Bats are exceptional among mammals for not only their ability to fly but also their long lives, low cancer rates, and robust immune systems. Bats are also thought to have played a role in the emergence of SARS-CoV-2. The ability of bats to tolerate viral infections may stem from unusual features of their innate immune response.

These characteristics make bats an interesting animal to investigate, because they may have implications for human health. For example, by better understanding the mechanisms of the bat immune system that allow bats to tolerate viral infections, researchers may be better able to prevent disease outbreaks from animals to people.

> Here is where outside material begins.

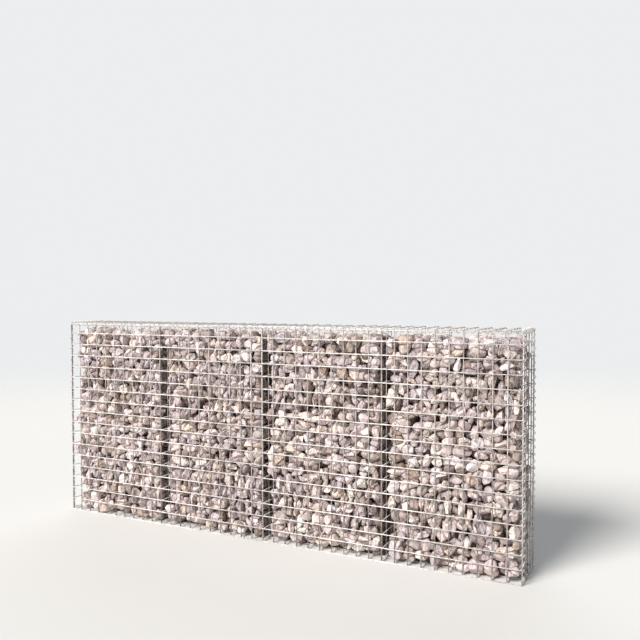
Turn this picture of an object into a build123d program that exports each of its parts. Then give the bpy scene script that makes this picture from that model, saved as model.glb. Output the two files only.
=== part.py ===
from build123d import *
import os
from math import cos, hypot, pi, radians, sin

# A free-standing gabion wall: a long, narrow basket of welded wire mesh, parted into bays
# by mesh diaphragms, laced together with wire spirals and filled with stone.
# Millimetres. +X runs along the wall, the seen face is at -Y, +Z is up, and the origin lies
# on the ground at the middle of the footprint.

# Mesh
cell = 50.0              # opening of the mesh, wire centre to wire centre, both ways
wire = 4.0               # thickness of the panel wire
cells_per_bay = 10
bays = 4
cells_deep = 4
full_rows = 16           # whole rows of openings in the height
top_row = 40.0           # height of the cut row under the lid

# Lacing spirals
lace_wire = 2.8          # thickness of the spiral wire
lace_clearance = 0.3     # between the spiral and the wires that it gathers
turns_per_cell = 2
lace_sides = 6           # straight runs in one turn
lid_lean = 50.0          # degrees above the horizontal of an end spiral at each lid wire
lace_end_gap = 4.0       # from the end of one spiral to the next one at a corner

# Stone fill
stone_gap_left = 30.0    # from the middle of the panel at a bay's left to its stones
stone_gap_right = 10.0   # from the stones, which lean that way, to the middle of the next panel
stone_clearance = 0.3    # between the stones and the front or back mesh
stone_headroom = 18.0    # from the highest stones to the lid

half_wire = wire / 2
length = cell * cells_per_bay * bays
depth = cell * cells_deep
columns = cells_per_bay * bays
first_column = -length / 2
half_depth = depth / 2
floor_top = 2 * wire                             # top of the cross wires of the base
wall_top = half_wire + cell * full_rows + top_row + half_wire
row_heights = [half_wire + cell * row for row in range(1, full_rows + 1)]
top_row_height = wall_top - half_wire
column_places = [first_column + cell * column for column in range(columns + 1)]
depth_places = [cell * place - half_depth for place in range(1, cells_deep)]
diaphragm_places = [first_column + cell * cells_per_bay * bay for bay in range(1, bays)]


def welded_mesh(plane, uprights, upright_span, levels, level_span):
    """A flat panel: uprights lie behind the plane and levels before it, welded where they cross.

    Uprights run along the plane's y direction and levels along its x direction.
    """
    upright_middle = sum(upright_span) / 2
    upright_length = upright_span[1] - upright_span[0]
    level_middle = sum(level_span) / 2
    level_length = level_span[1] - level_span[0]
    with BuildPart() as panel:
        with BuildSketch(plane):
            with Locations(*[(place, upright_middle) for place in uprights]):
                Rectangle(wire, upright_length)
        extrude(amount=-wire)
        with BuildSketch(plane):
            with Locations(*[(level_middle, place) for place in levels]):
                Rectangle(level_length, wire)
        extrude(amount=wire)
    return panel.part


def upright_panel(plane, half_width):
    """A panel across the wall, standing on the base wires, with its edge wires at half_width."""
    uprights = [-half_width + half_wire, *depth_places, half_width - half_wire]
    levels = [floor_top + half_wire, *row_heights, top_row_height]
    return welded_mesh(plane, uprights, (floor_top, wall_top), levels, (-half_width, half_width))


def face_panel(columns_used, left, right):
    """One half of the front mesh, from the ground to the lid."""
    plane = Plane(origin=(0, -half_depth - half_wire, 0), x_dir=(1, 0, 0), z_dir=(0, -1, 0))
    levels = [half_wire, *row_heights, top_row_height]
    return welded_mesh(plane, columns_used, (0, wall_top), levels, (left, right))


def flat_panel(height, long_wires, half_width):
    """The base or the lid: wires along the wall, with cross wires welded on top of them."""
    plane = Plane(origin=(0, 0, height), x_dir=(1, 0, 0), z_dir=(0, 0, -1))
    half_length = length / 2 + half_wire
    return welded_mesh(
        plane, column_places, (-half_width, half_width), long_wires, (-half_length, half_length)
    )


def lace_radius(half_width, half_height):
    """Radius of a spiral's corners, so that its straight runs clear the wires that it gathers."""
    bundle = hypot(half_width, half_height)
    return (bundle + lace_clearance + lace_wire / 2) / cos(pi / lace_sides)


def spiral(plane, radius, start, end, row_angle):
    """A lacing spiral along the plane's z axis, which stands at row_angle at every mesh wire.

    start and end are measured from a mesh wire, and the turns keep in step with the cells.
    """
    pitch = cell / turns_per_cell
    step = pitch / lace_sides
    first = round(start / step + 0.5)
    last = round(end / step - 0.5)
    corners = []
    for count in range(first, last + 1):
        angle = radians(row_angle) + 2 * pi * count / lace_sides
        corners.append(plane.from_local_coords((radius * cos(angle), radius * sin(angle), step * count)))
    path = Polyline(*corners)
    section = Plane(origin=path @ 0, z_dir=path % 0) * Rectangle(lace_wire, lace_wire)
    return sweep(section, path=path, transition=Transition.RIGHT)


def turned_round(shape):
    """The same piece at the opposite corner or face of the wall."""
    return Rot(0, 0, 180) * shape


def corner_spiral(side):
    """Laces a corner of the front mesh to an end panel: side is 1 at the right, -1 at the left."""
    radius = lace_radius(half_wire, wire)
    axis = Plane(origin=(side * length / 2, -half_depth + half_wire, half_wire), z_dir=(0, 0, 1))
    row_angle = 90 - side * 90
    bottom = floor_top + lace_end_gap - half_wire
    top = wall_top - lace_radius(wire, wire) - lace_wire - lace_end_gap - half_wire
    return spiral(axis, radius, bottom, top, row_angle)


def face_top_spiral():
    """Laces the top wire of the front mesh to the lid."""
    radius = lace_radius(wire, wire)
    axis = Plane(
        origin=(0, -half_depth - half_wire, wall_top), x_dir=(0, 1, 0), z_dir=(1, 0, 0)
    )
    reach = length / 2 - radius - lace_end_gap
    return spiral(axis, radius, -reach, reach, 180)


def end_top_spiral():
    """Laces the top wire of the right end panel to the last cross wire of the lid."""
    radius = lace_radius(wire, wire + half_wire)
    axis = Plane(
        origin=(length / 2 - half_wire, 0, wall_top + half_wire), x_dir=(1, 0, 0), z_dir=(0, -1, 0)
    )
    reach = half_depth - radius - lace_end_gap
    return spiral(axis, radius, -reach, reach, lid_lean)


def stone_fill(bay):
    """The stones of one bay, as the block that they fill."""
    bay_length = cell * cells_per_bay
    width = bay_length - stone_gap_left - stone_gap_right
    thickness = depth - wire - 2 * stone_clearance
    height = wall_top - stone_headroom - floor_top
    left = first_column + bay_length * bay + stone_gap_left
    return Pos(left, 0, floor_top) * Box(
        width, thickness, height, align=(Align.MIN, Align.CENTER, Align.MIN)
    )


def make_nodes():
    nodes = {}
    half_length = length / 2 + half_wire
    middle_edge = half_wire
    left_columns = [place for place in column_places if place <= middle_edge]
    right_columns = [place for place in column_places if place > middle_edge]
    nodes["front_mesh_left"] = face_panel(left_columns, -half_length, middle_edge)
    nodes["front_mesh_right"] = face_panel(right_columns, middle_edge, half_length)
    nodes["back_mesh_right"] = turned_round(nodes["front_mesh_left"])
    nodes["back_mesh_left"] = turned_round(nodes["front_mesh_right"])

    end_plane = Plane(origin=(length / 2 - half_wire, 0, 0), x_dir=(0, -1, 0), z_dir=(-1, 0, 0))
    nodes["end_mesh_right"] = upright_panel(end_plane, half_depth - half_wire)
    nodes["end_mesh_left"] = turned_round(nodes["end_mesh_right"])

    for number, place in enumerate(diaphragm_places, start=1):
        plane = Plane(origin=(place + half_wire, 0, 0), x_dir=(0, 1, 0), z_dir=(1, 0, 0))
        nodes[f"diaphragm_mesh_{number}"] = upright_panel(plane, half_depth - half_wire)

    nodes["base_mesh"] = flat_panel(wire, depth_places, half_depth - half_wire)
    lid_wires = [-half_depth, *depth_places, half_depth]
    nodes["lid_mesh"] = flat_panel(wall_top + wire, lid_wires, half_depth + half_wire)

    nodes["corner_spiral_front_right"] = corner_spiral(1)
    nodes["corner_spiral_front_left"] = corner_spiral(-1)
    nodes["corner_spiral_back_left"] = turned_round(nodes["corner_spiral_front_right"])
    nodes["corner_spiral_back_right"] = turned_round(nodes["corner_spiral_front_left"])
    nodes["lid_spiral_front"] = face_top_spiral()
    nodes["lid_spiral_back"] = turned_round(nodes["lid_spiral_front"])
    nodes["lid_spiral_right"] = end_top_spiral()
    nodes["lid_spiral_left"] = turned_round(nodes["lid_spiral_right"])

    for bay in range(bays):
        nodes[f"stone_fill_bay_{bay + 1}"] = stone_fill(bay)
    return nodes


os.makedirs("parts", exist_ok=True)
for name, shape in make_nodes().items():
    shape.label = name
    export_step(shape, f"parts/{name}.step")
    print(name, len(shape.solids()), "solid,", len(shape.faces()), "faces")
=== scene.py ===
# %% [markdown]
# # A gabion wall, dressed around its CAD frame
#
# A gabion is a basket of welded wire mesh filled with loose stone. This notebook loads the
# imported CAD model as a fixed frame, and then builds what the eye sees: round galvanised wires,
# the spirals that lace the panels together, and a few thousand stones, no two of them alike.
# Each step says what the real thing is, how it could be made here, and why this way was taken.

import random
from math import cos, hypot, pi, radians, sin, sqrt, tau
from typing import NamedTuple

import bmesh
import bpy
from mathutils import Matrix, Quaternion, Vector
from mathutils.kdtree import KDTree


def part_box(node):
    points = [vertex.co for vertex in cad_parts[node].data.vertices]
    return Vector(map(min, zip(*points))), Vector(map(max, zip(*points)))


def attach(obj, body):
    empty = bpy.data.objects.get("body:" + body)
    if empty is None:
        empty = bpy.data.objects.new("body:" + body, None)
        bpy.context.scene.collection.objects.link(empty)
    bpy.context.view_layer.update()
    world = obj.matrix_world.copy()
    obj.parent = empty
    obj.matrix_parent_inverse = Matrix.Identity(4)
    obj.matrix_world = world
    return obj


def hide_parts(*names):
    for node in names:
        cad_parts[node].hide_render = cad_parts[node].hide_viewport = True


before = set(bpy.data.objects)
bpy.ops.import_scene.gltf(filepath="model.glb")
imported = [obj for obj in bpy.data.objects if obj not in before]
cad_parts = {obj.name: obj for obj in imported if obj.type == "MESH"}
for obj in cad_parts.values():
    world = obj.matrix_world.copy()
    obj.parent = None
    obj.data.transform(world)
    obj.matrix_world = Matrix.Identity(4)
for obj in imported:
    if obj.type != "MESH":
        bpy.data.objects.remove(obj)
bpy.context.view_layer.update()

# %% [markdown]
# ## Sizes
#
# The frame already holds every place, so the sizes below are either the trade sizes of the real
# basket, such as its 50 mm openings, or are read from the boxes of the CAD nodes. All are metres.
# +X runs along the wall, the seen face is at -Y and +Z is up.

# %% Sizes of the basket
CELL = 0.050
WIRE = 0.004
HALF_WIRE = WIRE / 2
LACE_WIRE = 0.0028
CELLS_PER_BAY = 10
TURNS_PER_CELL = 2

_, front_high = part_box("front_mesh_left")
_, right_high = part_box("front_mesh_right")
end_low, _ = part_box("end_mesh_right")
WALL_TOP = front_high.z
HALF_LENGTH = right_high.x - HALF_WIRE
HALF_DEPTH = -front_high.y + HALF_WIRE
BASE_TOP = end_low.z
COLUMNS = round(2 * HALF_LENGTH / CELL)
FULL_ROWS = int((WALL_TOP - WIRE) / CELL)
BAYS = COLUMNS // CELLS_PER_BAY
COLUMN_PLACES = [CELL * column - HALF_LENGTH for column in range(COLUMNS + 1)]
ROW_HEIGHTS = [HALF_WIRE + CELL * row for row in range(1, FULL_ROWS + 1)]
TOP_ROW = WALL_TOP - HALF_WIRE
DEPTH_PLACES = [CELL * place - HALF_DEPTH for place in range(1, round(2 * HALF_DEPTH / CELL))]
print("bays", BAYS, "columns", COLUMNS, "rows", FULL_ROWS)
print("top", round(WALL_TOP, 3), "half depth", round(HALF_DEPTH, 3))

# %% [markdown]
# ## Camera
#
# The view was solved from the mesh itself: its rows and columns are a ruler in the picture, and
# the lines of the wall give the two vanishing points. The camera stands about a metre up, to the
# right of the middle of the wall, and looks a little down and to the left.

# %% Camera
EYE = Vector((1.4432, -2.5046, 0.9612))
HEADING = radians(26.319)
TILT_DOWN = radians(1.833)
ROLL = radians(0.136)
FOCAL_PIXELS = 716.95
PICTURE_PIXELS = 640
SENSOR = 36.0

camera_data = bpy.data.cameras.new("view_camera")
camera_data.sensor_width = SENSOR
camera_data.lens = FOCAL_PIXELS / PICTURE_PIXELS * SENSOR
camera = bpy.data.objects.new("view_camera", camera_data)
camera.matrix_world = (
    Matrix.Translation(EYE)
    @ Matrix.Rotation(HEADING, 4, "Z")
    @ Matrix.Rotation(pi / 2 - TILT_DOWN, 4, "X")
    @ Matrix.Rotation(-ROLL, 4, "Z")
)
bpy.context.scene.collection.objects.link(camera)
bpy.context.scene.camera = camera
bpy.context.scene.view_settings.view_transform = "Standard"
print("lens", round(camera_data.lens, 2), "mm")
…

Comparative genomic analyses of bats and cancer-susceptible mammals may eventually provide new information on the causes of cancer and the links between cancer and immunity. Studies of bats and other organisms complement studies based on mouse models; mice are more amenable than bats to experimental manipulation but exhibit fewer characteristics with implications for human disease.

Here researchers using the Oxford Nanopore Technologies long-read platform and bat samples, collected with help from the American Museum of Natural History in Belize, sequenced the genomes of two bat species, the Jamaican fruit bat (Artibeus jamaicensis) and the Mesoamerican mustached bat (Pteronotus mesoamericanus), and carried out a comprehensive comparative genomic analysis with a diverse collection of bats and other mammals.

The researchers found genetic adaptations in six DNA repair-related proteins and 46 proteins in bats that were cancer-related, meaning that researchers have previously found such proteins suppress cancer. Notably, the study found these altered cancer-related genes were enriched more than two-fold in the bat group compared to other mammals.

“By generating these new bat genomes and comparing them to other mammals, we continue to find extraordinary new adaptations in antiviral and anticancer genes,” said the paper’s lead author, Armin Scheben. “These investigations are the first step towards translating research on the unique biology of bats into insights relevant to understanding and treating ageing and diseases, such as cancer, in humans.”